O próprio Professor Michael Howard, eminente historiador militar, no seu The Invention of Peace, diz acerca desta necessidade imperiosa de triunfar sobre os outros: «na história da humanidade houve sempre a divisão entre aqueles que acreditam que a paz deve ser preservada e aqueles que acreditam que ela deve ser conquistada». Por oposição às mentes iluminadas da idade contemporânea, a era medieval foi pródiga em germinar conflitos à larga escala, culminando, na viragem de um milénio, nas grandes campanhas em nome de Deus. Howard cita Santo Agostinho, mais convicto na aceitação da guerra como instrumento «secular» do Todo-Poderoso: «a guerra, ensinava ele, tinha que ser aceite como parte da condição decaída do ser humano, simultaneamente cidadão da Cidade de Deus e de um reino terreno que, apesar de todas as suas imperfeições, desempenhava um papel essencial no propósito divino e que por isso tinha o direito de impor as suas próprias condições. A guerra contra os inimigos do cristianismo era inteiramente justificada (...) e mesmo a guerra interna entre cristãos devia ser aceite como parte dessa condição humana».

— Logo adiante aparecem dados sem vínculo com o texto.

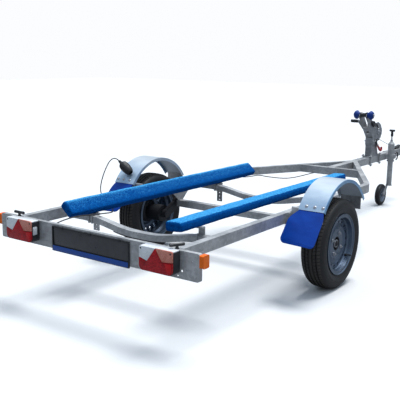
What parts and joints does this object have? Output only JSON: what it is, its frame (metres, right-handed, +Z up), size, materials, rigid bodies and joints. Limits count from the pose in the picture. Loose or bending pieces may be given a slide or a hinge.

Da Baixa Idade Média surgiram as primeiras conclusões: a mesma Igreja por quem foi ensaiada a hipótese de alianças militares supra-nacionais tornou-se a maior (única) crítica da frequente necessidade e ocorrência de conflitos. O próprio Thomas Hobbes viria, mais tarde, a formular uma visão de sociedade à margem da qual sobrevivia o estado natural do Homem: a guerra, que, juntamente com a Igreja e os casamentos reais, representava o papel de mediadora abstracta das relações entre países, entre coroas, quando ainda não se sonhava em autoridades ou tratados aceites e protegidos - a Liga de Nações de Kant.
Por mais que básica que seja a guerra - a realmente «selvagem», «bárbara» e «irracional» atitude que os pacifistas, não sem razão, reprovam -, esta é a última forma de conversação entre homens. Ironicamente, sempre foi considerada a forma mais segura de salvar vidas: enfrentando uma ameaça antes que esta ameaçasse o «principado». Simplesmente, como tudo o resto, popularizou-se, democratizou-se, cada vez mais, até passar de uma função reservada a uma elite para homens normais. Infelizmente, tal como os últimos dois séculos ilustraram, também a morte, pouco gloriosa, no campo de batalha se democratizou.